A democratização dos meios de comunicação passa pela necessidade de um controle social das informações que são transmitidas pelos meios de comunicação. O controle social é a possibilidade de participação da sociedade na definição do que são as pautas mais importantes. Isso também passa necessariamente por uma reconfiguração na propriedade dos meios de comunicação, porque as televisões, por exemplo, são concessões de serviço público. Por ser a concessão de serviço público, existem regras para que essas empresas que atuam dentro desse contrato de concessão devem seguir. Isso significa que notícias que violam direitos fundamentais, por exemplo, não poderiam ser divulgadas com a facilidade que são hoje.

Notícias que violam os direitos a intimidade, a vida privada, a imagem, a própria presunção de inocência de muitas adolescentes que são acusados de atos infracionais, todas essas são violações a direitos individuais que são praticadas cotidianamente pelos meios de comunicação.

Alguns desses aspectos são então relacionados a propriedades dos meios de comunicação é inadmissível que poucas famílias, como no Brasil oito famílias, detém os veículos de comunicação. Alguns grupos possuem, além de [canal de] televisão, jornal revista, rádio, sem que haja qualquer tipo de controle do poder público.

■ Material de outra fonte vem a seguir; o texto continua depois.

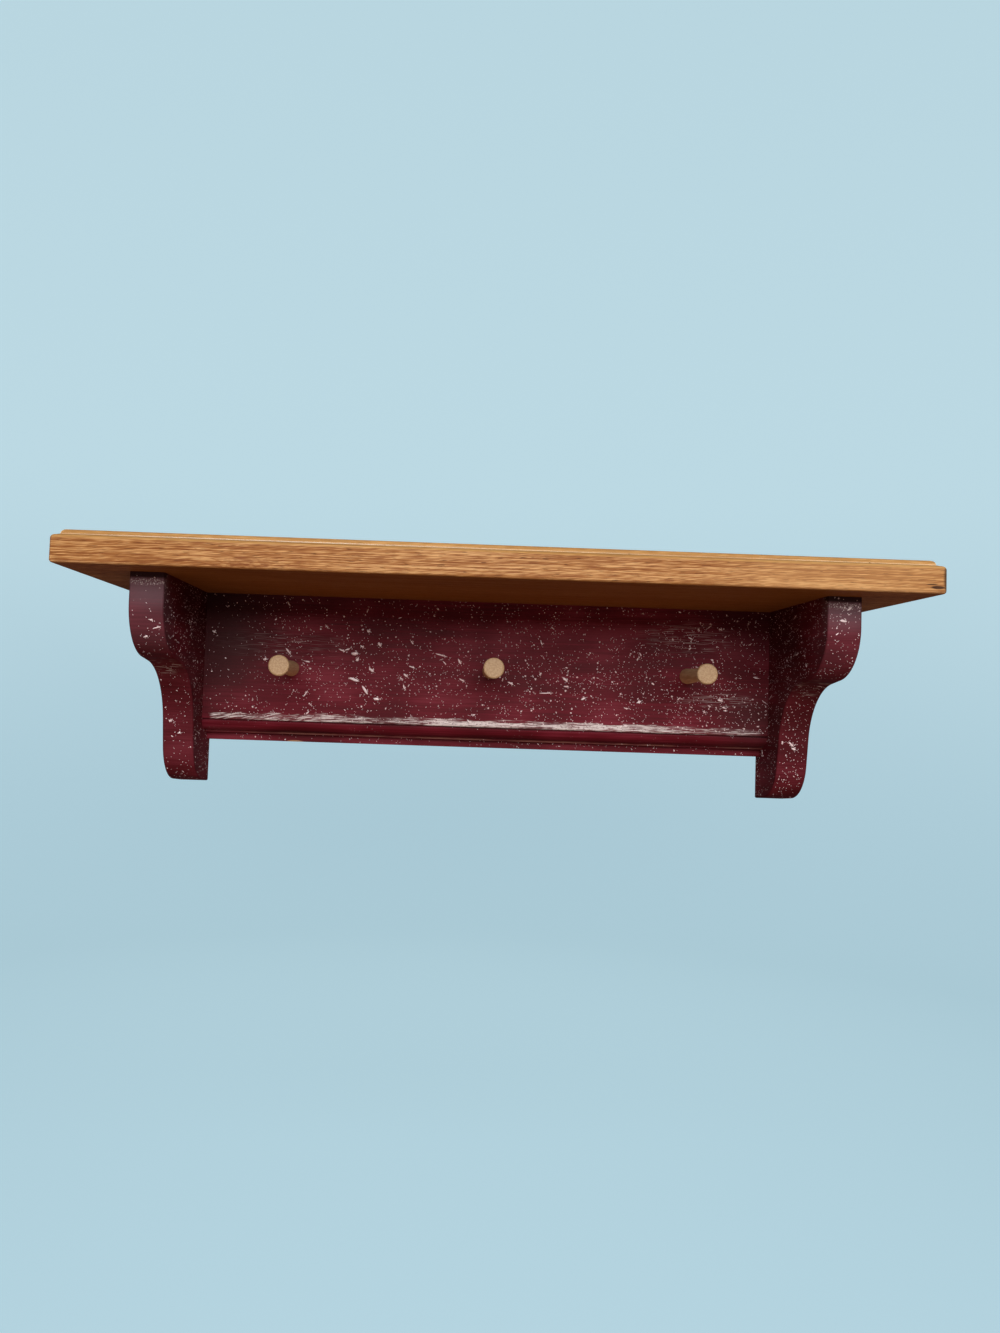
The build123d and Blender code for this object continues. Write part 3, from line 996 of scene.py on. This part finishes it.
@dataclass(frozen=True)
class Mark:
    """One drop that stands out: its place, length and width in millimetres, and its lean in degrees."""

    x: float
    z: float
    length: float
    width: float
    lean: float


class Facing(Enum):
    """The faces of a painted piece that one coat of spatter lands on."""

    FRONT = (0.0, -1.0, 0.0)
    LEFT = (-1.0, 0.0, 0.0)
    RIGHT = (1.0, 0.0, 0.0)
    EDGE = (0.0, 0.0, 0.0)

    def takes(self, normal: Vector) -> bool:
        """Says whether a face with this normal gets the coat.

        Args:
            normal: The face's outward normal.

        Returns:
            True on the flat faces that point the coat's way, or for EDGE on the scrolled edge.
        """
        if self is Facing.EDGE:
            return abs(normal.x) < SIDEWAYS and normal.y < SIDEWAYS and normal.z > STRAIGHT_DOWN
        return normal.dot(Vector(self.value)) > SQUARE_ON


@dataclass(frozen=True)
class Coat:
    """One coat of spatter: where it lands, how thickly, and how much it thins out.

    Density is in drops per square millimetre, each thinning is the share that is missing there, and
    the largest radius is in millimetres.
    """

    facing: Facing
    density: float
    thin_left: float = 0.0
    thin_right: float = 0.0
    thin_top: float = 0.0
    largest: float = 0.85
    marks: tuple[Mark, ...] = ()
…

Não se trata de censura, como é dito sempre que vem a tona quando falamos em democratização. Todas as democracias mais sólidas do mundo possuem legislação de regulamentação dos meios de comunicação. Na Inglaterra, conhecida pelo debate da liberdade de imprensa, existe uma norma de regulamentação dos meios de comunicação, inclusive mais interventiva do que era proposta do primeiro governo Lula, em 2003, quando fizeram pela primeira vez debate sério sobre democratizar os meios de comunicação.

Claro que hoje, levando em consideração as novas mídias, as redes sociais, o próprio WhatsApp, existe toda uma outra questão que tem que ser levada em consideração que em 2003, por exemplo, quando houve esse primeiro debate no Brasil, isso não era uma realidade, nós nem tínhamos smartphones naquela época.